**INFORMATION SUPPLIED:**
☆ ☆ ☆

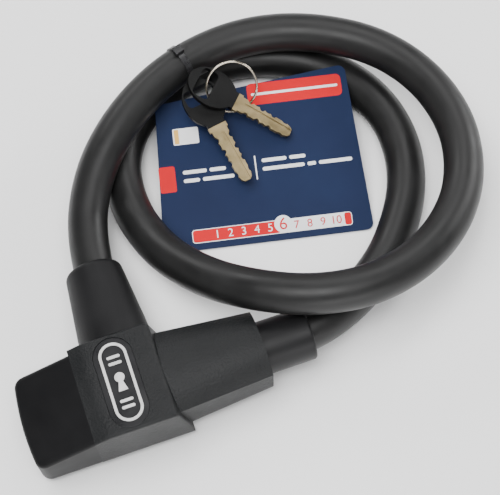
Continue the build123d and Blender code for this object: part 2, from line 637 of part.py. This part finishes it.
KEY_1_PLANE = key_plane((96.2, 128.6, 28.9), (118.8, 107.9, 16.7), 0.0)
KEY_2_PLANE = key_plane((83.2, 120.6, 25.2), (89.2, 89.7, 15.3), -2.2)

with BuildPart() as key_1_blade:
    make_blade(KEY_1_PLANE)
save(key_1_blade.part, "key_1_blade")

with BuildPart() as key_1_bow:
    make_bow(KEY_1_PLANE)
save(key_1_bow.part, "key_1_bow")

with BuildPart() as key_2_blade:
    make_blade(KEY_2_PLANE)
save(key_2_blade.part, "key_2_blade")

with BuildPart() as key_2_bow:
    make_bow(KEY_2_PLANE)
save(key_2_bow.part, "key_2_bow")

# ---- printed card that hangs inside the loop --------------------------------------------------------
CARD_CORNER = Vector(37.0, 71.6, 0.4)
CARD_TILT = 12.7
CARD_TURN = -12.2
card_x = Vector(cos(radians(CARD_TURN)), sin(radians(CARD_TURN)), 0)
card_y = Vector(-sin(radians(CARD_TURN)) * cos(radians(CARD_TILT)),
                cos(radians(CARD_TURN)) * cos(radians(CARD_TILT)), sin(radians(CARD_TILT)))
card_plane = Plane(CARD_CORNER, x_dir=card_x, z_dir=card_x.cross(card_y))

with BuildPart() as hang_card:
    with BuildSketch(card_plane):
        Polygon((0, 0), (CARD_W, 0), (CARD_W - 3, CARD_L), (4, CARD_L - 11), align=None)
        fillet(vertices(), 4.0)
    extrude(amount=CARD_T)
save(hang_card.part, "hang_card")
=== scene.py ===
import json
import math

import bmesh
import bpy
from mathutils import Matrix, Vector

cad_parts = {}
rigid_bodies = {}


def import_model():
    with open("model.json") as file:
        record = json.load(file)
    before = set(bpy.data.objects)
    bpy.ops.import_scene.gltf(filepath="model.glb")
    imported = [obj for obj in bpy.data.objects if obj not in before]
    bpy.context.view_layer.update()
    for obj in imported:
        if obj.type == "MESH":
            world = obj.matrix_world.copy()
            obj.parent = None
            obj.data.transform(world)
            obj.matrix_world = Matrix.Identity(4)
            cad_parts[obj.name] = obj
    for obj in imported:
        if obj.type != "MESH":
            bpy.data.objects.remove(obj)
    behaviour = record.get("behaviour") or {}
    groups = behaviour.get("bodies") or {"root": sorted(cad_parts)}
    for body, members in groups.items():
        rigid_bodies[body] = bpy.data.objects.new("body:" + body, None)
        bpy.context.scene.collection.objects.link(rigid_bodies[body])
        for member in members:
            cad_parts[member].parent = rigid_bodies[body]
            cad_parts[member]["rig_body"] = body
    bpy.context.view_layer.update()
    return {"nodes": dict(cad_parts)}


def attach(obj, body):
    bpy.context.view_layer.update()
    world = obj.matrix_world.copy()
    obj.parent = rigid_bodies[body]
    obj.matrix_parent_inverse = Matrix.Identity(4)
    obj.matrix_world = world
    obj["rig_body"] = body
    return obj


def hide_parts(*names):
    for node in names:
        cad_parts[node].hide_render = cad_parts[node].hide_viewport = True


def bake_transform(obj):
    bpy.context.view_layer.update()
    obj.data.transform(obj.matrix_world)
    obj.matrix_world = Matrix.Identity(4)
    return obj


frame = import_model()
MM = 0.001

# Viewing point: high above the table, a little to the keyhole's side, with a long lens so
# that the two turns of the cable keep their size from front to back.
camera_data = bpy.data.cameras.new("camera")
camera_data.lens = 90.0
camera_data.sensor_width = 36.0
camera = bpy.data.objects.new("camera", camera_data)
view_right = Vector((0.94370, -0.33002, -0.02273))
view_up = Vector((0.30764, 0.85027, 0.42708))
view_back = view_right.cross(view_up)
turn = Matrix((view_right, view_up, view_back)).transposed().to_4x4()
camera.matrix_world = Matrix.Translation((0.001774, -0.202545, 0.580048)) @ turn
bpy.context.scene.collection.objects.link(camera)
bpy.context.scene.camera = camera

# Cable: steel strands in armour rings under a matt black vinyl sheath, 20 mm over all.
# It is moulded into the head at one end and lies in nearly two turns back to the receiver.
CABLE_D = 0.020
cable_route = [
    (0, 46, 18), (0, 80, 18), (13, 112, 24.5), (34, 134.5, 30.5), (62, 153.5, 31.5),
    (91, 163, 31), (120, 164, 30.5), (150, 154, 31), (178.5, 134.5, 30), (195.5, 105.5, 29),
    (198.5, 71.5, 29), (185.5, 38.5, 30), (158.5, 14.5, 34), (126, 5, 37), (96, 8.5, 39),
    (70, 22, 36), (49.5, 41.5, 26.5), (34, 69, 14.5), (27, 99.5, 11), (31.5, 129, 10.05),
    (50.5, 153, 10.05), (80, 165.5, 10.05), (113, 165, 10.05), (143.5, 152, 10.05), (165.5, 128.5, 10.05),
    (174.5, 97.5, 10.05), (168.5, 64, 10.05), (148.5, 34.5, 10.05), (127.5, 17, 12), (107.5, 6, 15.5),
    (86, 0, 18), (64, 0, 18),
]


def cable_curve(name, bevel):
    curve = bpy.data.curves.new(name, "CURVE")
    curve.dimensions = "3D"
    curve.resolution_u = 12
    curve.bevel_depth = bevel
    curve.bevel_resolution = 10
    curve.use_fill_caps = bevel > 0
    spline = curve.splines.new("NURBS")
    spline.points.add(len(cable_route) - 1)
    for point, place in zip(spline.points, cable_route):
        point.co = (place[0] * MM, place[1] * MM, place[2] * MM, 1.0)
    spline.order_u = 3
    spline.use_endpoint_u = True
    return curve


def curve_mesh(name, bevel):
    holder = bpy.data.objects.new(name + "_curve", cable_curve(name + "_curve", bevel))
    bpy.context.scene.collection.objects.link(holder)
    bpy.context.view_layer.update()
    mesh = bpy.data.meshes.new_from_object(holder)
    bpy.data.objects.remove(holder)
    mesh.name = name
    return mesh


def add_piece(name, mesh):
    piece = bpy.data.objects.new(name, mesh)
    bpy.context.scene.collection.objects.link(piece)
    return piece


def surface(name, colour, rough, specular=0.5, metallic=0.0):
    """Material with its node tree, shader and Object coordinates, ready for its own pattern."""
    material = bpy.data.materials.new(name)
    material.use_nodes = True
    nodes = material.node_tree.nodes
    shader = nodes["Principled BSDF"]
    shader.inputs["Base Color"].default_value = (*colour, 1)
    shader.inputs["Roughness"].default_value = rough
    shader.inputs["Specular IOR Level"].default_value = specular
    shader.inputs["Metallic"].default_value = metallic
    coords = nodes.new("ShaderNodeTexCoord")
    return material, nodes, material.node_tree.links, shader, coords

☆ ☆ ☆

**EXERCISE AIM:** Nothing should be changed: write out all of the data as is.

**TASK SOLUTION:**
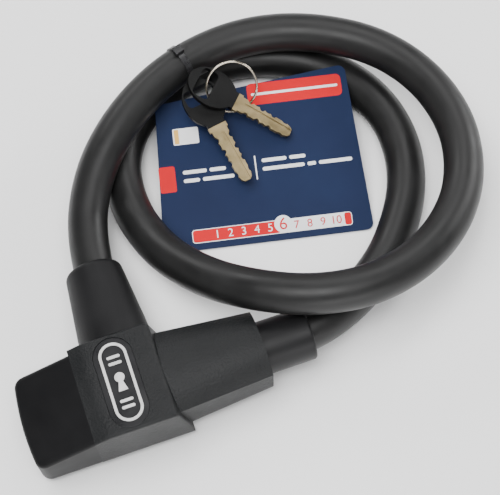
Continue the build123d and Blender code for this object: part 2, from line 637 of part.py. This part finishes it.
KEY_1_PLANE = key_plane((96.2, 128.6, 28.9), (118.8, 107.9, 16.7), 0.0)
KEY_2_PLANE = key_plane((83.2, 120.6, 25.2), (89.2, 89.7, 15.3), -2.2)

with BuildPart() as key_1_blade:
    make_blade(KEY_1_PLANE)
save(key_1_blade.part, "key_1_blade")

with BuildPart() as key_1_bow:
    make_bow(KEY_1_PLANE)
save(key_1_bow.part, "key_1_bow")

with BuildPart() as key_2_blade:
    make_blade(KEY_2_PLANE)
save(key_2_blade.part, "key_2_blade")

with BuildPart() as key_2_bow:
    make_bow(KEY_2_PLANE)
save(key_2_bow.part, "key_2_bow")

# ---- printed card that hangs inside the loop --------------------------------------------------------
CARD_CORNER = Vector(37.0, 71.6, 0.4)
CARD_TILT = 12.7
CARD_TURN = -12.2
card_x = Vector(cos(radians(CARD_TURN)), sin(radians(CARD_TURN)), 0)
card_y = Vector(-sin(radians(CARD_TURN)) * cos(radians(CARD_TILT)),
                cos(radians(CARD_TURN)) * cos(radians(CARD_TILT)), sin(radians(CARD_TILT)))
card_plane = Plane(CARD_CORNER, x_dir=card_x, z_dir=card_x.cross(card_y))

with BuildPart() as hang_card:
    with BuildSketch(card_plane):
        Polygon((0, 0), (CARD_W, 0), (CARD_W - 3, CARD_L), (4, CARD_L - 11), align=None)
        fillet(vertices(), 4.0)
    extrude(amount=CARD_T)
save(hang_card.part, "hang_card")
=== scene.py ===
import json
import math

import bmesh
import bpy
from mathutils import Matrix, Vector

cad_parts = {}
rigid_bodies = {}


def import_model():
    with open("model.json") as file:
        record = json.load(file)
    before = set(bpy.data.objects)
    bpy.ops.import_scene.gltf(filepath="model.glb")
    imported = [obj for obj in bpy.data.objects if obj not in before]
    bpy.context.view_layer.update()
    for obj in imported:
        if obj.type == "MESH":
            world = obj.matrix_world.copy()
            obj.parent = None
            obj.data.transform(world)
            obj.matrix_world = Matrix.Identity(4)
            cad_parts[obj.name] = obj
    for obj in imported:
        if obj.type != "MESH":
            bpy.data.objects.remove(obj)
    behaviour = record.get("behaviour") or {}
    groups = behaviour.get("bodies") or {"root": sorted(cad_parts)}
    for body, members in groups.items():
        rigid_bodies[body] = bpy.data.objects.new("body:" + body, None)
        bpy.context.scene.collection.objects.link(rigid_bodies[body])
        for member in members:
            cad_parts[member].parent = rigid_bodies[body]
            cad_parts[member]["rig_body"] = body
    bpy.context.view_layer.update()
    return {"nodes": dict(cad_parts)}


def attach(obj, body):
    bpy.context.view_layer.update()
    world = obj.matrix_world.copy()
    obj.parent = rigid_bodies[body]
    obj.matrix_parent_inverse = Matrix.Identity(4)
    obj.matrix_world = world
    obj["rig_body"] = body
    return obj


def hide_parts(*names):
    for node in names:
        cad_parts[node].hide_render = cad_parts[node].hide_viewport = True


def bake_transform(obj):
    bpy.context.view_layer.update()
    obj.data.transform(obj.matrix_world)
    obj.matrix_world = Matrix.Identity(4)
    return obj


frame = import_model()
MM = 0.001

# Viewing point: high above the table, a little to the keyhole's side, with a long lens so
# that the two turns of the cable keep their size from front to back.
camera_data = bpy.data.cameras.new("camera")
camera_data.lens = 90.0
camera_data.sensor_width = 36.0
camera = bpy.data.objects.new("camera", camera_data)
view_right = Vector((0.94370, -0.33002, -0.02273))
view_up = Vector((0.30764, 0.85027, 0.42708))
view_back = view_right.cross(view_up)
turn = Matrix((view_right, view_up, view_back)).transposed().to_4x4()
camera.matrix_world = Matrix.Translation((0.001774, -0.202545, 0.580048)) @ turn
bpy.context.scene.collection.objects.link(camera)
bpy.context.scene.camera = camera

# Cable: steel strands in armour rings under a matt black vinyl sheath, 20 mm over all.
# It is moulded into the head at one end and lies in nearly two turns back to the receiver.
CABLE_D = 0.020
cable_route = [
    (0, 46, 18), (0, 80, 18), (13, 112, 24.5), (34, 134.5, 30.5), (62, 153.5, 31.5),
    (91, 163, 31), (120, 164, 30.5), (150, 154, 31), (178.5, 134.5, 30), (195.5, 105.5, 29),
    (198.5, 71.5, 29), (185.5, 38.5, 30), (158.5, 14.5, 34), (126, 5, 37), (96, 8.5, 39),
    (70, 22, 36), (49.5, 41.5, 26.5), (34, 69, 14.5), (27, 99.5, 11), (31.5, 129, 10.05),
    (50.5, 153, 10.05), (80, 165.5, 10.05), (113, 165, 10.05), (143.5, 152, 10.05), (165.5, 128.5, 10.05),
    (174.5, 97.5, 10.05), (168.5, 64, 10.05), (148.5, 34.5, 10.05), (127.5, 17, 12), (107.5, 6, 15.5),
    (86, 0, 18), (64, 0, 18),
]


def cable_curve(name, bevel):
    curve = bpy.data.curves.new(name, "CURVE")
    curve.dimensions = "3D"
    curve.resolution_u = 12
    curve.bevel_depth = bevel
    curve.bevel_resolution = 10
    curve.use_fill_caps = bevel > 0
    spline = curve.splines.new("NURBS")
    spline.points.add(len(cable_route) - 1)
    for point, place in zip(spline.points, cable_route):
        point.co = (place[0] * MM, place[1] * MM, place[2] * MM, 1.0)
    spline.order_u = 3
    spline.use_endpoint_u = True
    return curve


def curve_mesh(name, bevel):
    holder = bpy.data.objects.new(name + "_curve", cable_curve(name + "_curve", bevel))
    bpy.context.scene.collection.objects.link(holder)
    bpy.context.view_layer.update()
    mesh = bpy.data.meshes.new_from_object(holder)
    bpy.data.objects.remove(holder)
    mesh.name = name
    return mesh


def add_piece(name, mesh):
    piece = bpy.data.objects.new(name, mesh)
    bpy.context.scene.collection.objects.link(piece)
    return piece


def surface(name, colour, rough, specular=0.5, metallic=0.0):
    """Material with its node tree, shader and Object coordinates, ready for its own pattern."""
    material = bpy.data.materials.new(name)
    material.use_nodes = True
    nodes = material.node_tree.nodes
    shader = nodes["Principled BSDF"]
    shader.inputs["Base Color"].default_value = (*colour, 1)
    shader.inputs["Roughness"].default_value = rough
    shader.inputs["Specular IOR Level"].default_value = specular
    shader.inputs["Metallic"].default_value = metallic
    coords = nodes.new("ShaderNodeTexCoord")
    return material, nodes, material.node_tree.links, shader, coords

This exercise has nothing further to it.